A Time Magazine article in February explored longevity. The Long Life Family Study was quoted. A study sponsored by the National Institute on Aging with investigators from four U.S. research centers and one Danish one. Their goal – to figure out
which genetic, environmental and behavioral factors contribute to a long life.
Mr. James Hurlburt and his seven brothers and sisters were featured. Hurlburt now lives in Sterling Heights assisted living center in Bishop. We chatted with him over what he thinks it is that has made it possible for him, at 92, and his brothers and sisters, in their late 80s and 90s, to have lived so long. They’re happy, said Hurlburt, and they love and support each other and always have. Hurlburt read over his family’s birthday cards sent to him earlier this month.
Time Magazine writers say there is a new group of centenarians who are mentally alert, relatively free of disability and remain active. They call it a new model of aging. The New England Centenarian Study, according to Time, finds that not smoking, being extroverted and easygoing and staying lean count for long life.

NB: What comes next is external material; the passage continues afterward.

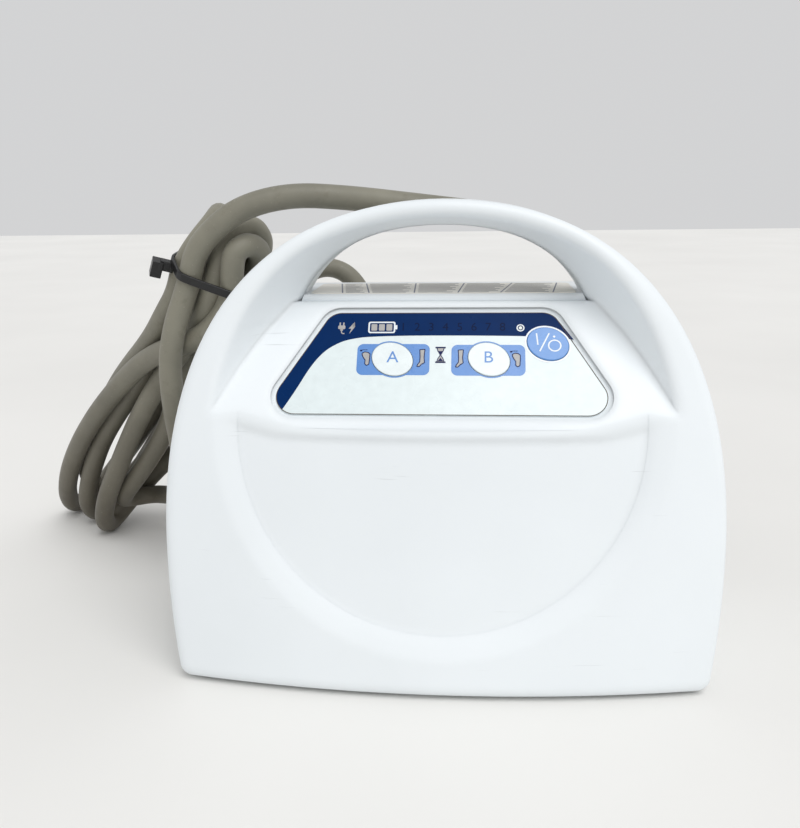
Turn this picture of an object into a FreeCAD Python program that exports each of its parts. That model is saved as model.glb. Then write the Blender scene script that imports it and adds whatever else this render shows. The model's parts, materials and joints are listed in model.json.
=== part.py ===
"""Bedside compression therapy pump: parametric FreeCAD document, one STEP file per sub-part.

Frame: +X to the right as seen from the front, +Y to the back, +Z up, millimetres.  The origin is
on the resting surface, below the centre of the pump's box.  Every size is a named cell of the
sheet "Sizes", and sub-parts are bound to those cells by expressions.
"""

import FreeCAD, Part
import math
import os

import Sketcher
from FreeCAD import Placement, Rotation, Vector

X_AXIS = Vector(1, 0, 0)
Y_AXIS = Vector(0, 1, 0)
Z_AXIS = Vector(0, 0, 1)

# Driving dimensions, in millimetres and degrees.
SIZES = {
    # whole pump
    "depth": 112.0,
    "height": 169.4,
    "widest_half_width": 98.0,
    "widest_height": 54.0,
    "base_half_width": 94.5,
    "base_corner_extra": 1.0,
    "arch_fullness": 0.64,
    "foot_stand": 1.2,
    "wall": 3.0,
    "cut_overrun": 1.0,
    "joint_overlap": 1.0,
    "seam_y": -6.0,
    # crowned front surface
    "front_bow_radius": 519.0,
    "front_lean_radius": 531.0,
    "front_lean_angle": 2.17,
    "front_edge_radius": 4.0,
    # recess for the controls, with the handle gap above it
    "lip_height": 94.5,
    "lip_depth": 16.5,
    "panel_tilt": 37.0,
    "panel_top_height": 133.6,
    "bowl_front_half_width": 94.7,
    "bowl_front_rise": 79.5,
    "bowl_front_fullness": 0.70,
    "bowl_back_half_width": 59.0,
    "bowl_back_rise": 66.0,
    "bowl_back_fullness": 0.68,
    "bowl_start_margin": 2.0,
    "bowl_rim_radius": 3.0,
    # round dish in the lower front
    "dish_centre_height": 94.0,
    "dish_outer_radius": 78.8,
    "dish_inner_half_width": 70.0,
    "dish_depth": 2.0,
    "dish_step": 0.1,
    # rear case
    "case_side_step": 3.0,
    "case_top_height": 136.0,
    "case_back_y": 41.0,
    "case_roof_break_y": 34.0,
    "case_roof_break_height": 121.0,
    "case_shoulder_radius": 14.0,
    "case_back_radius": 4.0,
    "case_ridge_radius": 2.5,
    "grip_back_y": 8.0,
    "grip_edge_radius": 4.5,
    "cavity_top_height": 128.0,
    # screw bosses that join the two halves
    "boss_radius": 4.5,
    "boss_low_x": 80.0,
    "boss_low_z": 24.0,
    "boss_high_x": 66.0,
    "boss_high_z": 104.0,
    "screw_radius": 1.5,
    "screw_head_radius": 3.0,
    "screw_head_height": 2.2,
    "screw_socket_radius": 1.3,
    "screw_socket_depth": 1.3,
    "screw_length": 26.0,
    "screw_sink": 12.0,
    "screw_hole_spare": 1.0,
    "screw_clearance": 0.2,
    "thread_clearance": 0.05,
    # feet
    "foot_radius": 6.5,
    "foot_thickness": 2.2,
    "foot_chamfer": 0.5,
    "foot_x": 72.0,
    "foot_front_y": -33.0,
    "foot_back_y": 28.0,
    "foot_clearance": 0.2,
    # control overlay in its pocket, on the tilted floor of the recess
    "pocket_depth": 1.2,
    "pocket_margin": 1.8,
    "overlay_thickness": 0.5,
    "overlay_bottom": 5.3,
    "overlay_top": 44.9,
    "overlay_bottom_half_width": 62.2,
    "overlay_top_half_width": 39.4,
    "overlay_low_radius": 7.0,
    "overlay_high_radius": 6.5,
    # oval keys
    "key_half_length": 7.45,
    "key_half_height": 6.2,
    "key_turn": -25.0,
    "key_clearance": 0.25,
    "key_proud": 0.5,
    "key_flange": 1.2,
    "key_flange_thickness": 0.8,
    "key_edge_radius": 0.3,
    "key_travel": 0.5,
    "key_gap": 0.1,
    "channel_key_x": 16.9,
    "channel_key_rise": 26.4,
    "power_key_x": 37.4,
    "power_key_rise": 32.4,
    # status light
    "light_x": 28.0,
    "light_rise": 38.7,
    "light_radius": 1.4,
    "light_flange_radius": 2.4,
    "light_flange_thickness": 1.0,
    "light_clearance": 0.1,
    "light_proud": 0.2,
    "light_board_gap": 1.0,
    # display board behind the recess floor
    "board_thickness": 1.6,
    "display_board_half_width": 50.0,
    "display_board_bottom": 13.0,
    "display_board_top": 44.0,
    "display_board_drop": 9.0,
    "display_post_radius": 2.6,
    "display_post_inset": 4.0,
    "display_post_sink": 0.5,
    "pin_clearance": 0.1,
    "pin_proud": 1.0,
    "board_hole_radius": 1.3,
    "switch_side": 6.0,
    "switch_height": 3.4,
    "switch_cap_radius": 1.7,
    "switch_touch_gap": 0.05,
    "digit_window_margin": 1.5,
    "digit_count": 8,
    "digit_first_x": -13.5,
    "digit_pitch": 5.03,
    "digit_width": 3.6,
    "digit_length": 6.0,
    "digit_height": 5.0,
    # label plate on the rear case
    "label_half_width": 48.5,
    "label_front_gap": 0.5,
    "label_length": 31.5,
    "label_thickness": 0.3,
    "label_corner_radius": 3.0,
    # chassis plate and what it carries
    "chassis_front_y": -4.0,
    "chassis_thickness": 1.5,
    "chassis_half_width": 58.0,
    "chassis_bottom": 10.0,
    "chassis_top": 118.0,
    "chassis_post_x": 52.0,
    "chassis_post_low_z": 16.0,
    "chassis_post_high_z": 108.0,
    "chassis_post_radius": 4.0,
    "chassis_window_right": -2.0,
    "chassis_window_bottom": 24.0,
    "chassis_window_top": 38.0,
    "main_board_left": -48.0,
    "main_board_right": 14.0,
    "main_board_bottom": 46.0,
    "main_board_top": 104.0,
    "main_board_spacing": 6.0,
    "standoff_radius": 2.6,
    "standoff_inset": 4.0,
    "supply_left": 20.0,
    "supply_right": 46.0,
    "supply_bottom": 46.0,
    "supply_top": 100.0,
    "supply_depth": 20.0,
    "supply_edge_radius": 1.5,
    "processor_side": 14.0,
    "processor_height": 1.8,
    "capacitor_radius": 4.0,
    "capacitor_height": 11.0,
    "capacitor_count": 3,
    "capacitor_gap": 2.0,
    "header_length": 18.0,
    "header_width": 5.0,
    "header_height": 7.0,
    # battery with its door in the base
    "battery_left": -2.0,
    "battery_right": 46.0,
    "battery_front_y": 6.0,
    "battery_back_y": 34.0,
    "battery_height": 26.0,
    "battery_edge_radius": 4.0,
    "door_inset": 4.0,
    "door_clearance": 0.3,
    "door_notch_radius": 5.0,
    # compressor
    "motor_radius": 15.0,
    "motor_length": 40.0,
    "motor_left": 0.0,
    "compressor_gap": 6.0,
    "compressor_z": 38.0,
    "shaft_radius": 2.0,
    "shaft_clearance": 0.06,
    "shaft_overhang": 14.0,
    "shaft_inset": 3.0,
    "eccentric_radius": 8.0,
    "eccentric_thickness": 6.0,
    "eccentric_offset": 2.5,
    "eccentric_clearance": 0.5,
    "pump_head_width": 22.0,
    "pump_head_height": 40.0,
    "pump_head_depth": 30.0,
    "pump_nipple_radius": 2.4,
    "pump_nipple_offset": 4.0,
    "mount_radius": 4.0,
    "mount_inset": 7.0,
    "motor_foot_thickness": 4.0,
    "motor_foot_half_height": 10.0,
    "motor_foot_inset": 3.0,
    # valve manifold
    "manifold_half_length": 66.0,
    "manifold_bottom": 66.0,
    "manifold_top": 80.0,
    "manifold_front_y": -22.0,
    "manifold_edge_radius": 1.5,
    "valve_count": 6,
    "valve_pitch": 18.5,
    "coil_side": 13.0,
    "coil_length": 14.0,
    "plunger_radius": 2.2,
    "plunger_length": 12.0,
    "plunger_clearance": 0.08,
    "plunger_end_gap": 0.1,
    "plunger_travel": 0.8,
    # air tubes and the two three-way tube sockets
    "tube_radius": 2.4,
    "tube_bend_radius": 5.0,
    "tube_rise_inset": 9.0,
    "port_x": 17.0,
    "port_middle_x": -38.0,
    "port_z": 44.0,
    "port_width": 28.0,
    "port_height": 13.0,
    "port_flange": 1.5,
    "port_flange_thickness": 1.5,
    "port_depth": 12.0,
    "port_proud": 4.0,
    "port_bore_radius": 2.8,
    "port_bore_pitch": 8.0,
    "port_bore_depth": 9.0,
    "port_clearance": 0.2,
    "port_corner_radius": 4.0,
    # mains inlet
    "inlet_x": 24.0,
    "inlet_z": 50.0,
    "inlet_width": 28.0,
    "inlet_height": 22.0,
    "inlet_flange": 3.0,
    "inlet_flange_thickness": 2.0,
    "inlet_depth": 16.0,
    "inlet_wall": 1.8,
    "inlet_floor": 3.0,
    "inlet_clearance": 0.2,
    "inlet_pin_width": 2.0,
    "inlet_pin_height": 4.0,
    "inlet_pin_length": 9.0,
    "inlet_pin_pitch": 7.0,
    # cooling fan behind the vent slots
    "fan_x": -38.0,
    "fan_z": 80.0,
    "fan_side": 40.0,
    "fan_thickness": 10.0,
    "fan_bore_radius": 18.5,
    "fan_hub_radius": 9.0,
    "fan_blade_count": 7,
    "fan_blade_reach": 17.6,
    "fan_blade_length": 6.0,
    "fan_blade_thickness": 1.2,
    "fan_blade_sweep": 5.0,
    "fan_hub_length": 7.0,
    "fan_hub_gap": 0.3,
    "fan_blade_inset": 0.5,
    "fan_axle_radius": 1.5,
    "fan_axle_inset": 1.0,
    "fan_axle_clearance": 0.06,
    "fan_strut_width": 3.0,
    "fan_strut_thickness": 1.5,
    "vent_slot_count": 6,
    "vent_slot_height": 2.5,
    "vent_slot_pitch": 5.5,
    "vent_slot_half_length": 15.0,
    # speaker
    "speaker_x": -30.0,
    "speaker_z": 98.0,
    "speaker_radius": 10.0,
    "speaker_thickness": 6.0,
    # swivelling bed hooks
    "hook_x": 70.0,
    "hook_pivot_y": 49.0,
    "hook_rod_radius": 3.0,
    "hook_bore_clearance": 0.08,
    "hook_bracket_wall": 3.92,
    "hook_bracket_bottom": 84.0,
    "hook_bracket_length": 20.0,
    "hook_base_width": 18.0,
    "hook_base_thickness": 3.0,
    "hook_base_overhang": 4.0,
    "hook_collar_radius": 4.8,
    "hook_collar_thickness": 2.0,
    "hook_collar_gap": 0.15,
    "hook_neck": 4.0,
    "hook_bend_radius": 7.0,
    "hook_reach": 33.0,
    "hook_drop": 24.0,
    "hook_sleeve_radius": 4.4,
    "hook_sleeve_length": 12.0,
    # mains connector, cord, tie and plug
    "connector_clearance": 0.3,
    "connector_grip_margin": 3.0,
    "connector_grip_length": 24.0,
    "connector_edge_radius": 3.0,
    "boot_length": 28.0,
    "boot_radius": 8.0,
    "boot_tip_clearance": 0.9,
    "cord_radius": 4.7,
    "plug_x": -66.0,
    "plug_y": 116.0,
    "plug_length": 36.0,
    "plug_width": 34.0,
    "plug_height": 26.0,
    "plug_edge_radius": 6.0,
    "plug_stand": 0.5,
    "plug_boot_radius": 8.5,
    "blade_length": 17.0,
    "blade_width": 6.3,
    "blade_thickness": 1.5,
    "blade_spacing": 12.7,
    "blade_rise": 3.0,
    "ground_pin_radius": 2.4,
    "ground_pin_length": 20.0,
    "ground_pin_drop": 8.0,
    "blade_root": 4.0,
    "tie_x": -94.4,
    "tie_y": 30.3,
    "tie_bottom": 138.0,
    "tie_width": 4.6,
    "tie_thickness": 1.3,
    "tie_gap": 0.3,
    "tie_margin": 1.0,
    "tie_head_length": 9.0,
    "tie_head_width": 6.0,
    "tie_bundle_radius": 17.5,
}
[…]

Researchers say about 30% of aging is genetic. James Hurlburt says he exercises every day, doesn’t drink and smoke, and he writes poetry. Many of his brothers and sisters engage in artistic work. James was a metal worker in the Navy and out, worked for a school district in San Diego. When his wife died last year, his two sons in Mammoth Lakes suggested he move to the mountains.
Hurlburt found a deep sense of religion early on that guides him daily to appreciate life. He has many stories of war experiences and life experiences – the Depression and family happiness. I asked him for his best advice to us for a long life. He said, “Truthfully, life is a place where we stay for many years, or sometimes a few years, but we have a place that we’re going to. And we don’t know what it is. We don’t know what life is all about and why we’re here. But the main thing,” he said, “if we do what God wants us to, or what we think he does, and we try to follow that, I think that helps our life very much. I know I always try to think of the best things in life and what to do. Of course, sometimes we fail, but the main thing is always look to Him and hope to go into the life afterwards that will be worthwhile. There’s no way we know, as human beings, that it’s true, but we have to hope for it and have faith and live that way if we can.”
Hurlburt has found another reason to live – his good friend, Bonnie Hollis. They met at Sterling Heights and give each other daily communication, trips and support. If it weren’t for Bonnie, James said he would probably move back East.
It’s a strange stew – longevity, but from Bishop’s James Hurlburt it’s faith, hope, activity, creativity and love.